The difference in the new study, conducted by the University of California-San Diego and Weill Cornell Medical College, is the magnitude of marijuana’s impact on opioid use.
Looking at numbers in states that legalized medical marijuana between 1994 and 2014, the study found an almost 30 percent drop in the use of Schedule III opioids by patients in the Medicaid system.
Cost savings
Marijuana advocates have long backed cannabis as a pain reliever that is far safer than opioids. The message has been picked up by more people in recent years as medical marijuana legalization has spread to more states and the opioid overdose epidemic has worsened.
An estimated 630,000 people have overdosed on opioids since 1999. That’s a higher number than the deaths of soldiers in any single U.S. war (the Civil War is the highest with about 500,000 casualties).
Of those 630,000 overdoses, more than 200,000 were from prescription opioids, according to data analyzed by the Centers for Disease Control.

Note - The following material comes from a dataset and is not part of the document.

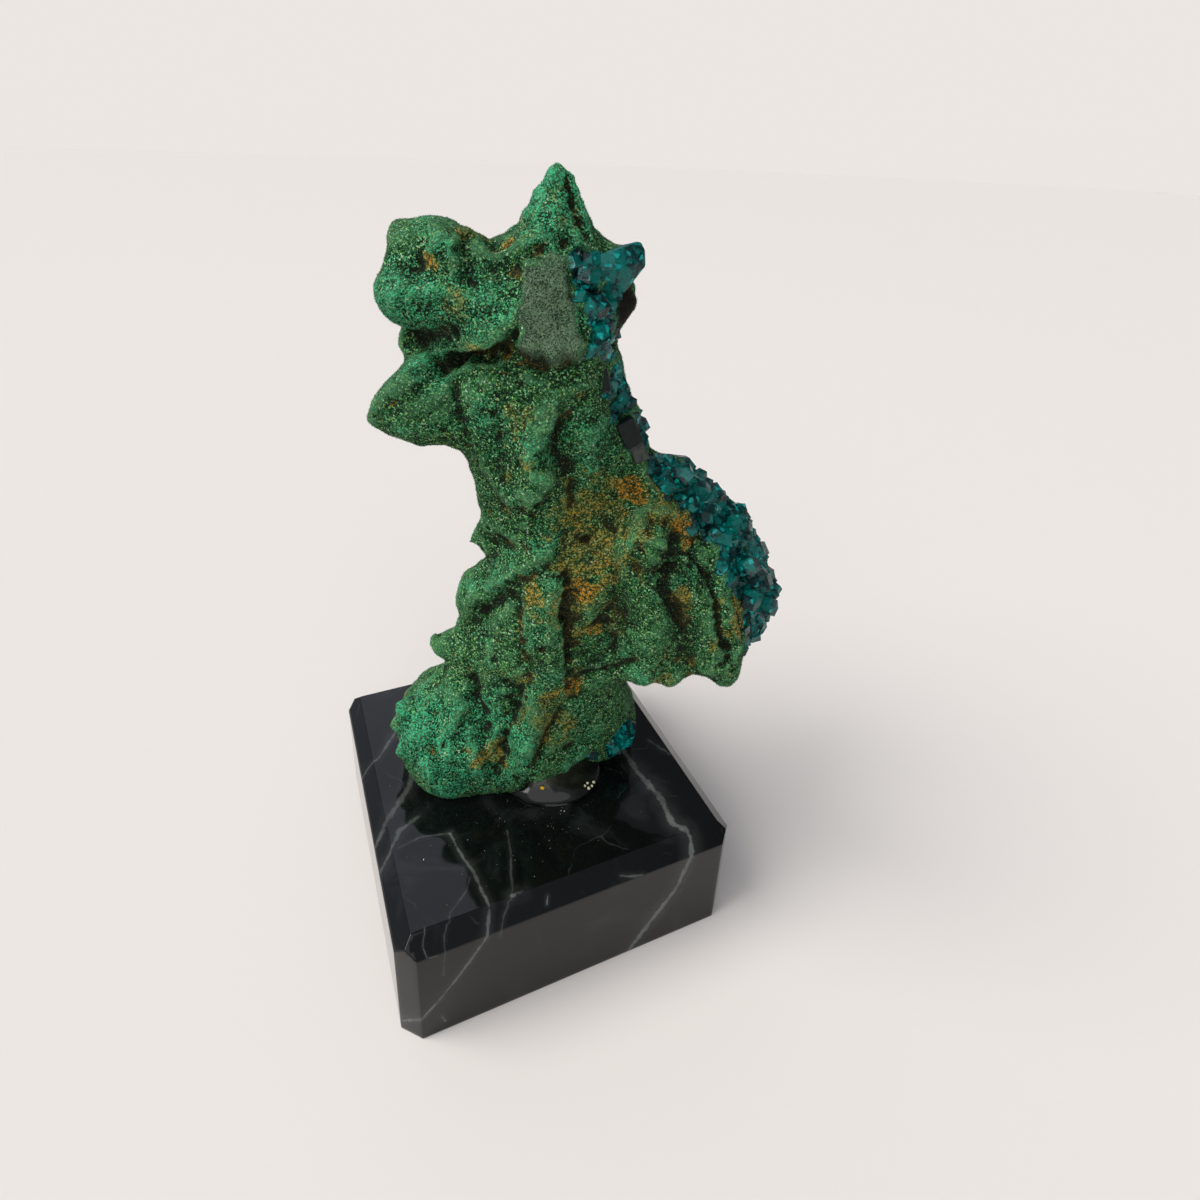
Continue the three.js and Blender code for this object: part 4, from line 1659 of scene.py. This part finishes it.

In addition to the drop in opioid use, the study translated the reduction in opioid prescriptions into dollars saved for the government. Medicaid is a publicly funded, income-based insurance that both federal and state governments support.
The study estimated almost $14 million has been saved with marijuana legalization - $7.46 million at the federal level and $6.54 million at the state level.
Writing in the journal Addiction, the researchers estimated that “if all the states had legalized medical cannabis by 2014, Medicaid annual spending on opioid prescriptions would be reduced by 17.8 million dollars.”
Related: The New 'This Is Your Brain On Cannabis' Ad Is Rad
Limitations
Both the reduction in opioid use and the cost savings are significant, the study found. However, it does not present marijuana as a cure-all for the scourge of opioid addiction.
The study noted that it only found the drop in usage for patients who had been using Schedule III opioids. These include prescription drugs containing less than 15 milligrams of hydrocodone per dosage, such as Vicodin, or those containing not more than 90 milligrams of codeine, such as Tylenol with codeine.
A significant reduction was not found for those taking Schedule II drugs. Those include drugs that contain oxycodone and fentanyl.